Just this week, the long-established charity, the Society of Saint Vincent de Paul (SVP) revealed it is receiving in excess of 2,000 requests for help a week in towns, cities and villages across Ireland.
While that figure is indeed shocking, it is important that people here in our communities across Tyrone continue to reach out for help and that they are reassured that there is a way out of this crisis.
The surge in demand for help has been a major catalyst for the relaunch of a Dungannon-based foodbank.
Formally known as the Reach foodbank organised by the Vineyard Church, the new Dungannon Foodbank is a partnership between Reach and the Trussel Trust which runs hundreds of foodbanks across the UK.
Speaking to the Dungannon Herald on Tuesday, Phil Bailie from Dungannon Foodbank said the amalgamation was in direct response to the growing need.
“In the last five to six years, we have gone from helping around 13 people coming through the door each week, to seeing around 60 to 70 people each week, which is around 200 when you consider their families.

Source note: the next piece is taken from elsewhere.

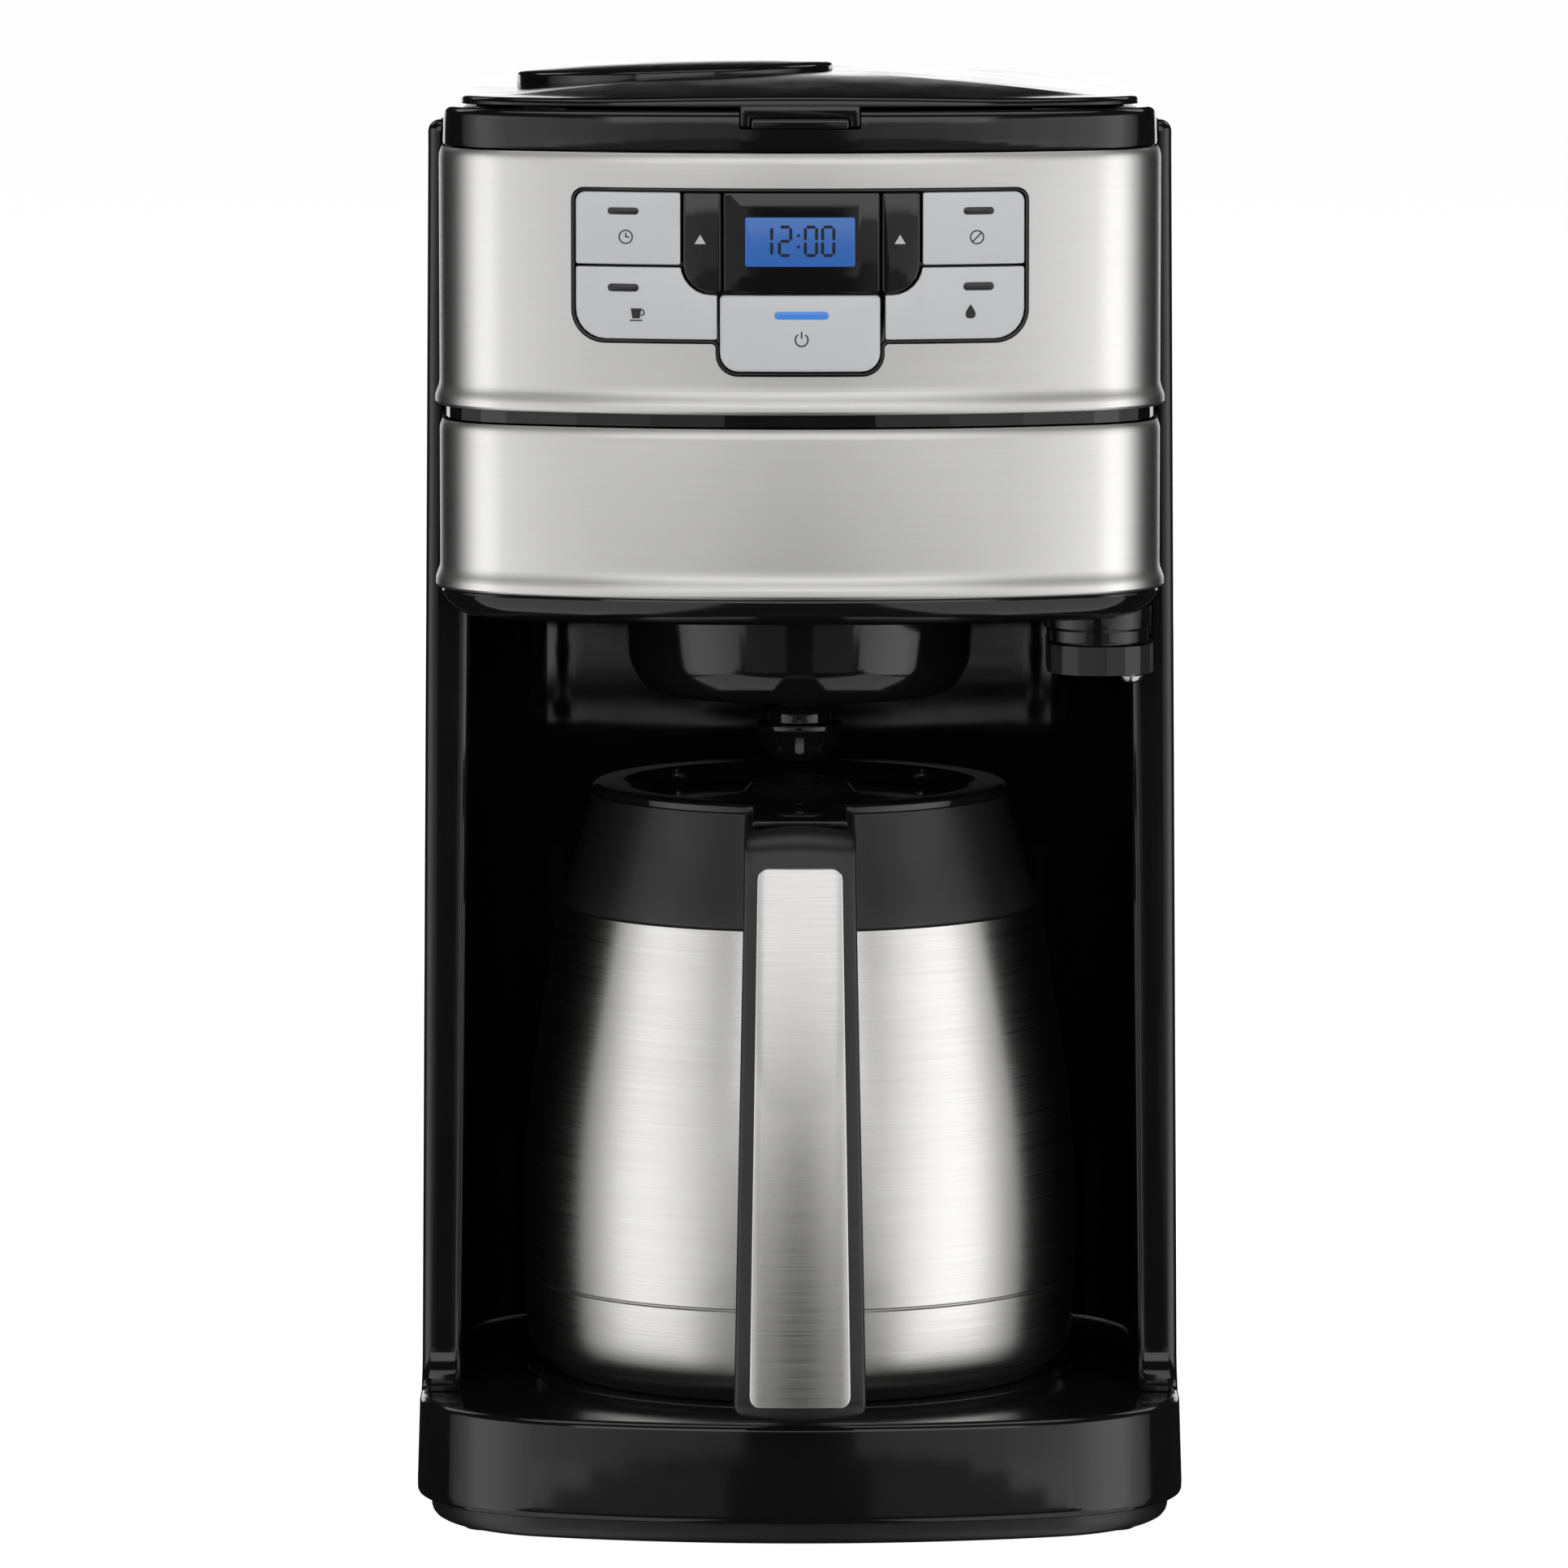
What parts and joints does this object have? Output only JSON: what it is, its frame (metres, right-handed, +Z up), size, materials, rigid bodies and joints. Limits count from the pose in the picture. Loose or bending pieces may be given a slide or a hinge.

“So that increase has been incredible and we have had to pivot and make the changes to address that need,” said Phil.
“It’s a mix of people we are seeing. From single parents to two parents which are both working and they are having to decide between heating and eating. If we can provide the food then they can keep their homes warm.
“For some people it will be for a short period until they get back on their feet. Others may take a little longer, but there will always be food here for them.”
Phil said there was still very much a taboo around attending a foodbank.
“When people do come, they don’t come bouncing up the hill to get food. When people come, they come with their heads down and they don’t want to make eye contact.
“Nobody wants to be there. Usually it is the last resort, it’s literally when they are hungry and there is no food on the table and they are wondering what to do next.
“There could be some people who do not know about the foodbanks, or that there is help available. But if people need help then people should let them know and they should come along and get that help from us. We will provide for that need and help see them through a tough time.”
Hunger is also haunting homes in Coalisland, where volunteers at the local foodbank are hearing first hand the struggles being faced by families.
But amidst this feverish crisis, the generosity of local school children at Primate Dixon Primary School has provided much needed light in the darkness.
“It was the pupils themselves who decided to hold a ‘bring a tin to school day’, and that was where the collection came from.
“We filled a van and car full of stuff. It was just mind-blowing, we couldn’t believe it. It was actually overwhelming,” said Dympna Heron who helps run the Coalisland Community Foodbank.
“I think it shows that the children are now aware; they now know that there are people within their own communities, who aren’t as well-off as themselves and that they need help.”
While Dympna said she was full of praise and admiration for the awareness of the children, she said it was also a sad reflection of the growing prevalence of poverty.
“It’s a good thing that they are aware, but I think that children who are that young should not have to be in this position. Maybe some of those children who brought in some food are from families who are struggling.
“It is very heavy on the heart, when you think of the impacts which this is having on young families and children. In 2022, we should not be in this position, when children are bringing in tins of food for families in need.”
The demand for the recent school uniform exchange at the Coalisland Foodbank, gave an insight into the dramatic rise in the number of struggling families as inflation really hit home.
“We had families collecting uniforms and then they came back as they needed food. We have seen about a 30 per-cent rise. The stories we are hearing from some of these people are very difficult to hear,” Dympna continued.
“Some of them, have even refused some of the food as it has to be baked in the oven and they cannot afford the electricity for cooking. That’s how bad it is.
“We will be launching another appeal for food donations, as the demand is continuing to grow.
“To be honest, we are dreading what it will be like come January and February, but the support we have had from the likes of Newell Stores has been brilliant since we started this foodbank. Moy Park and Dunbia have also been excellent and there are many local businesses who are also playing their part. We couldn’t do this without them.”
Mary Waide, Regional President for the North Region of Saint Vincent de Paul (SVP), said her charity was also braced for a tough start to the new year.
“We are very worried that many families will continue to struggle into next year. In the coming months the cost of living crisis will hit different households in different ways particularly with the rising costs of food, energy and housing,” she said.
“Add in the cost of celebrating Christmas and you can see how difficult life is going to be for those on fixed incomes, whether that income comes from government benefits or from low-paid employment.
“Those hardest hit will include one parent-families, low income workers, low-income households in rural areas, the unemployed, those who are retired or people with disabilities and their carers.
“The most vulnerable in our communities are all facing impossible choices this Christmas which will undoubtedly stretch into the new year.
“We are appealing to people to please donate whatever they can spare to help SVP give the gift of choice this Christmas.”